«Nos están matando poquito a poquito»
Han asesinado a su marido y a varios compañeros de lucha en defensa de sus tierras, entre ellas Berta Cáceres, pero la líder indígena hondureña Consuelo Soto se resiste a abandonar su hogar
Un 90 % de los crímenes quedan impunes en Honduras, uno de los países más violentos del mundo. Sobre todo en lo que respecta a los defensores del medio ambiente y los derechos humanos. Más de 120 habían sido asesinados entre 2010 y comienzos de 2017, según la ONG Global Witness. Entre ellos, nombres que han dado la vuelta al mundo, como el de Berta Cáceres.
La líder indígena Consuelo Soto, una de sus compañeras de lucha, visitó la pasada semana Madrid, invitada por la ONG jesuita Entreculturas, quien la llevó a varias comisiones del Congreso y el Senado para denunciar la vulneración de derechos humanos en Honduras por parte de empresas mineras e hidroeléctricas con la complicidad del Gobierno, en el punto de mira internacional desde los polémicos comicios de noviembre, en los que el sistema de recuento dejó de funcionar cuando el candidato opositor marchaba en cabeza, para regresar cinco horas más tarde, esta vez ya con inversión del resultado.
Con Consuelo Soto acudió a las reuniones parlamentarias Pedro Lauda, coordinador de la Conferencia de provinciales de Jesuitas de América Latina de la Red de Derechos Humanos y Ecología Integral. El demoledor retrato de Lauda acerca de la situación en el país quedaba avalado por un informe hecho público pocos días antes por la Oficina del Alto Comisionado de las Naciones Unidas de Derechos Humanos, según el cual las Fuerzas de Seguridad «utilizaron una fuerza excesiva, incluso letal», contra las manifestaciones pacíficas por el supuesto fraude electoral que permitió la reelección al presidente Juan Orlando Hernández.

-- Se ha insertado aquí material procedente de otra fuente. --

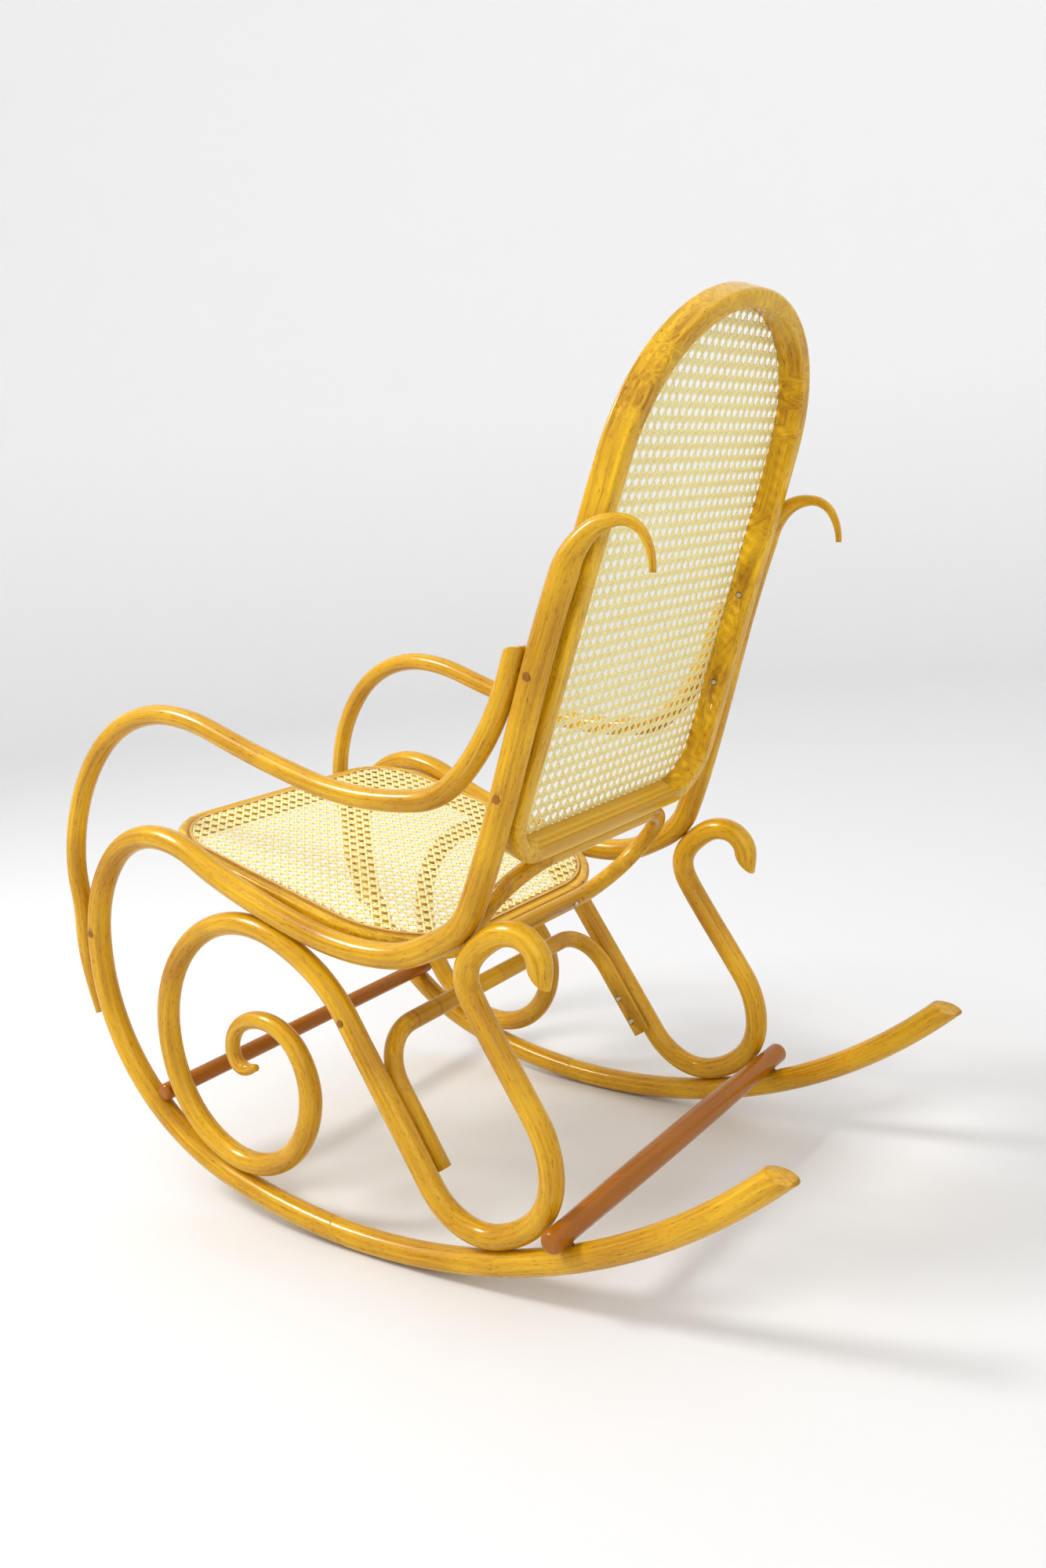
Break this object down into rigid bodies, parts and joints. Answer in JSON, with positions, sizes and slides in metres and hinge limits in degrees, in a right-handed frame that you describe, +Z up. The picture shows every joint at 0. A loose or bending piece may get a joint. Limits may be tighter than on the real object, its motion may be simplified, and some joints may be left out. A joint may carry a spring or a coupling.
{
  "type": "bentwood rocking chair",
  "caption": "Bentwood rocking chair: two side frames of bent rods with scroll legs and curved runners, a caned seat ring and a tall caned back hoop.",
  "frame": {"origin": "middle of the chair's box at floor level, under the seat", "axes": "+Z up, the chair faces -Y, +X is the sitter's left"},
  "size_m": [0.5892, 1.0856, 1.1084],
  "materials": {
    "bent_wood": "golden lacquered beech, satin gloss",
    "seat_wood": "golden lacquered beech, satin gloss",
    "cane": "woven split cane, matt",
    "reed_spline": "reed, satin",
    "steel_screw": "plain steel",
    "wood_plug": "lacquered end grain"
  },
  "bodies": {
    "root": {"side_rail_left": "bent_wood", "runner_left": "bent_wood", "scroll_leg_left": "bent_wood", "arm_left": "bent_wood", "leg_dowels_left": "wood_plug", "arm_dowels_left": "wood_plug", "stretcher_dowels_left": "wood_plug", "plugs_left": "wood_plug", "side_rail_right": "bent_wood", "runner_right": "bent_wood", "scroll_leg_right": "bent_wood", "arm_right": "bent_wood", "leg_dowels_right": "wood_plug", "arm_dowels_right": "wood_plug", "stretcher_dowels_right": "wood_plug", "plugs_right": "wood_plug", "seat_ring": "seat_wood", "back_ring": "seat_wood", "seat_cane": "cane", "back_cane": "cane", "seat_spline": "reed_spline", "back_spline": "reed_spline", "brace_loop": "bent_wood", "under_seat_brace": "bent_wood", "front_stretcher": "bent_wood", "rear_stretcher": "bent_wood", "seat_screws": "steel_screw", "back_screws": "steel_screw", "brace_loop_screws": "steel_screw", "under_seat_brace_screws": "steel_screw"}
  },
  "joints": []
}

El organismo constata la muerte de «por lo menos 22 civiles» –algunas organizaciones sobre el terreno duplican la cifra–, incluyendo víctimas de lo que podrían considerarse «ejecuciones extrajudiciales», disparadas fríamente en la cabeza. La ONU denuncia también la detención arbitraria de unos 1.350 manifestantes junto a «allanamientos ilegales de viviendas» y «hostigamiento contra periodistas» y «activistas sociales y políticos».
Sin vocación de líder ni de mártir
El reverso de estas movilizaciones, mayoritariamente urbanas, es la lucha de las comunidades indígenas hondureñas contra el expolio de sus tierras, con la complicidad del Gobierno.

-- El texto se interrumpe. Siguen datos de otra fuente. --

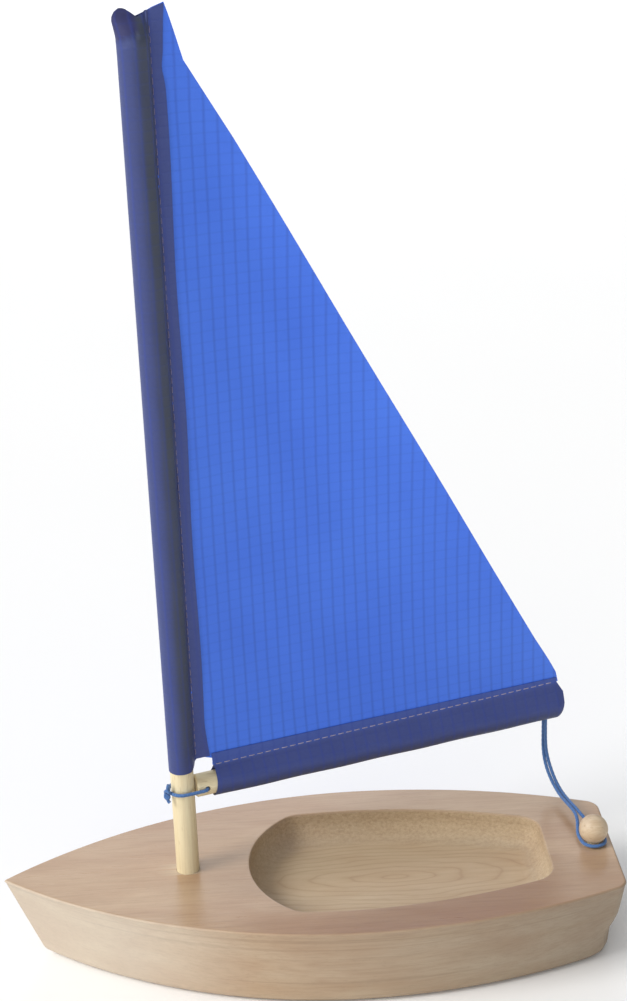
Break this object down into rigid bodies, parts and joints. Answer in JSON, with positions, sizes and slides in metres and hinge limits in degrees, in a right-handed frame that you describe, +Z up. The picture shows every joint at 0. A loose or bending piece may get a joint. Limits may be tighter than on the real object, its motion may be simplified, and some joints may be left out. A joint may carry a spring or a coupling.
{
  "type": "toy boat",
  "caption": "Toy sailing boat: solid wooden hull with a hollowed cockpit, dowel mast and boom, blue cloth sail, and a looped cord from the boom to a ball-headed peg.",
  "frame": {"origin": "middle of the hull's flat bottom, under mid length on the centreline", "axes": "+X towards the bow, +Y to port, +Z up the mast"},
  "size_m": [0.2536, 0.1135, 0.387],
  "materials": {
    "hull_wood": "oiled, satin deck and matt sanded sides",
    "dowel_wood": "bare, finely sanded",
    "ball_wood": "waxed",
    "sail_cloth": "ripstop nylon, slight sheen",
    "thread": "sewing thread",
    "cord": "braided cord"
  },
  "bodies": {
    "hull_body": {"hull": "hull_wood", "mast": "dowel_wood", "peg_ball": "ball_wood", "peg_pin": "dowel_wood", "mainsheet": "cord"},
    "rig": {"boom": "dowel_wood", "sail": "sail_cloth", "luff_thread": "thread", "foot_thread": "thread", "lashing": "cord"}
  },
  "joints": [
    {"name": "boom_swing", "type": "hinge", "parent": "hull_body", "child": "rig", "pos_m": [0.0505, 0, 0.075], "axis": [0, 0, 1], "range_deg": [-39, 3], "deforming": ["mainsheet"]}
  ]
}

Consuelo Soto, indígena tolupán en el departamento de Yoro, jamás había tenido vocación de líder –ni menos aún de mártir– cuando la llegada sin previo aviso en 2002 de una empresa minera para la extracción de antinomio y posteriormente una hidroeléctrica alteró para siempre su vida. La comunidad había vivido hasta ese momento a salvo gracias a los títulos de propiedad dejados por el sacerdote de Manresa Manuel de Jesús Subirana (1807-1864), aún hoy venerado por esos pueblos precolombinos, pero el Gobierno otorgó a las empresas nuevos títulos que contradecían esas disposiciones.

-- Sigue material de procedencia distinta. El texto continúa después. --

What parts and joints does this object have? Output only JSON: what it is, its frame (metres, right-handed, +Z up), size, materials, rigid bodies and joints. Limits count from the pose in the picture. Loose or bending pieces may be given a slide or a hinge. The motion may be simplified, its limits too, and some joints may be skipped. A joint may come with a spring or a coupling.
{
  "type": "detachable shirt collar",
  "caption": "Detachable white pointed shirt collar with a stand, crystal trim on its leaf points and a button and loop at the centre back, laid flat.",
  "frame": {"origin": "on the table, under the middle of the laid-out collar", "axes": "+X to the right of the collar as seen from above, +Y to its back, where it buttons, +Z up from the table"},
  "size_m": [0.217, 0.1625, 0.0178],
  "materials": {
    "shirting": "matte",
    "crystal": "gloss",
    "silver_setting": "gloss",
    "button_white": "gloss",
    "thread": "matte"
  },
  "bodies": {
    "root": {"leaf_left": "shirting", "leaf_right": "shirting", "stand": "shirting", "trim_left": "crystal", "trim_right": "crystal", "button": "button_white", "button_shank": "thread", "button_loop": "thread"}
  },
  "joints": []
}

Primero fueron los intentos de soborno («¿Cuánto querés? ¿30.000? ¿50.000? Poné una cifra»). Vinieron entonces los encarcelamientos y amenazas. Hasta que, en 2013, unos sicarios se presentaron con una lista de vecinos. En ella estaba Consuelo Soto, que providencialmente no se encontraba en ese momento en casa. Asesinaron a tres compañeros. Ella tuvo que huir. Cuando regresó, pasado un año, mataron a su marido. Nuevamente se exilió y, tras seis meses fuera de casa, la recibieron con un nuevo atentado del que salió indemne.
Ha regresado una vez más. «Cuando me dicen que me van a matar, yo respondo: “Pero si nos están matando ya, poquito a poco”», dice a Alfa y Omega. «Además, no me hallo en otro lugar. Yo nací en esas tierras y ahí tengo que estar. No tengo por qué irme del lugar que nos dejó el padre Manuel de Jesús Subirana. Son los sicarios los que tendrían que salir huyendo, los que cometen los crímenes, pero ellos quedan completamente libres; actúan como si el mundo entero fuera de ellos».